Item.................................................................Price

Triple beam pan balance (600 g x 0.1 g).......$ 93.00
Graduated cylinders (100 mL).................2 for 11.00
Multitester (use with sensors below)..............24.99
Mini-hook adaptors for above.............................2.59
Thermistors, for temperature (2 @ 1.99)...........3.98
Photocell assortment, for light............................1.98
Red-fluid thermometers (2 @ $6.50)................13.00
Acid/base pH indicator paper...........................13.30
Range extension set for balance (2 kg) ........24.95
Stopwatch.......................................................10.00

Safety alcohol burner......................................16.80
Ring stand (support rod)..................................14.40
3" ring for above................................................8.10
Small object clamp for above.............................8.30

Total:...........................................................$ 246.39

Sources: Edmund Scientific, Radio Shack, Fisher

An example of an experiment you could do with only the above, plus a metal or Pyrex container from the kitchen, would be a comparison of the heat output of two different alcohols.

1) Put the alcohol burner on the balance, to measure fuel use as loss of weight.
2) Put the container (with water) above the burner, on the 3" ring on the ring stand.
3) Suspend a thermometer in the water, using the small object clamp.
4) Measure the water temperature as it heats up, and graph it over time. (While you're at it, stick a thermistor in there and measure how it's resistance changes, using the multimeter; plot these data together with the thermometer temperature and you've got a calibration curve for the thermistor, for future use. An extra data graph in your lab notebook, or even in your display, never hurts!)
5) Repeat with the second fuel (ethanol vs. propanol, say). Remember to test each fuel at least twice.
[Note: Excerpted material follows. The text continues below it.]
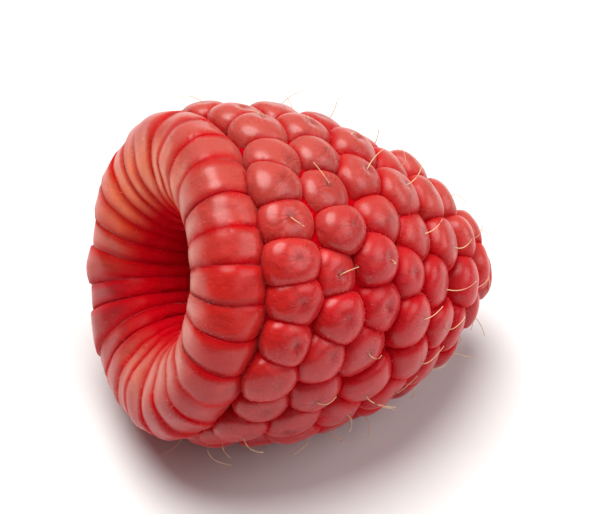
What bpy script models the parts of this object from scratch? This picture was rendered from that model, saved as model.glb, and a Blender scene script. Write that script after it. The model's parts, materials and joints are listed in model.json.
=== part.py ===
"""A ripe raspberry as picked, lying on its side: a thimble of drupelets round the hollow that the
receptacle left. Metres, +Z up. The berry rests on Z = 0, its mouth faces -X and its tip points to +X.

The berry's own frame has its axis along +X, from the mouth at 0 to the tip. Each drupelet is a closed
pillow, squeezed between its neighbours, and all of them are fused with the flesh between them into
one solid."""

import math

import bmesh
import bpy
import numpy as np
from mathutils import Matrix, Vector

# Driving dimensions of the berry
RADIUS = 0.0105
LENGTH = 2.2 * RADIUS
WIDEST_AT = 0.57 * RADIUS
MOUTH_NARROWING = 0.05
SHOULDER_POWER = 0.75

# The hollow that the receptacle leaves
THROAT_RADIUS = 0.36 * RADIUS
THROAT_AT = 0.42 * RADIUS
HOLLOW_END = 1.55 * RADIUS

# The ring of long drupelets that rolls over the rim, given by the middle and the lean of one of them
RIM_COUNT = 26
RIM_MIDDLE_AT = 0.27 * RADIUS
RIM_MIDDLE_RADIUS = 0.62 * RADIUS
RIM_HALF_LENGTH = 0.34 * RADIUS
RIM_HALF_THICKNESS = 0.245 * RADIUS
RIM_HALF_WIDTH = 0.6 * RADIUS
RIM_LEAN = math.radians(35)

# The rows behind it: a first row of longish drupelets, then round ones up to the tip
FIRST_ROW_AT = 0.47 * RADIUS
FIRST_ROW_COUNT = 25
SECOND_ROW_AT = 0.81 * RADIUS
ROW_PITCH = 0.29 * RADIUS
DRUPELET_WIDTH = 0.27 * RADIUS
DOME_HEIGHT = 0.145 * RADIUS
DOME_SPREAD = 0.2 * RADIUS
ROOT_SHORT_OF_WALL = 0.04 * RADIUS

# The flesh between the drupelets, which they stand out of
FLESH_BELOW = 0.085 * RADIUS
FLESH_FRONT_AT = 0.2 * RADIUS
FLESH_STEPS = 9

# The low swellings that the drupelets' inner ends leave in the hollow's wall
INNER_BUMPS_ROUND = 13
INNER_BUMP_ROWS = 6
INNER_BUMP_SHARE = 0.08
STEPS_PER_BUMP = 4
STEPS_PER_BUMP_ROW = 2

# How the drupelets press on each other: the higher the power, the flatter their sides, and the more they
# overlap, the shallower the grooves between them
ROUND_SQUEEZE = 8
RIM_SQUEEZE = 6
ROUND_OVERLAP = 1.2
RIM_OVERLAP = 1.4
NEIGHBOUR_REACH = 2.6 * DRUPELET_WIDTH
LEAST_APART = 0.25 * DRUPELET_WIDTH

# The seeded disorder of the drupelets, and how far it is evened out
SEED = 11
SIZE_SPREAD = 0.07
HEIGHT_SPREAD = 0.012 * RADIUS
PLACE_SPREAD = 0.045 * RADIUS
TURN_SPREAD = 0.08
RIM_TURN_SPREAD = 0.05
RIM_LEAN_SPREAD = math.radians(2)
RIM_LENGTH_SPREAD = 0.03
RELAX_STEPS = 24
RELAX_REACH = 1.15 * DRUPELET_WIDTH
RELAX_SHARE = 0.25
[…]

The slope of the temperature vs. time curve is proportional to the heat from the burning fuel. Each 1 C increase in temperature requires one calorie of energy from the fuel for each gram of water in the container. As a second measure of heat output, measure the rate of evaporation, once water reaches boiling. Each g evaporated takes 540 calories.

I plan to use this example again in a future Science Fair Secrets entry on how a little simple math can really add up.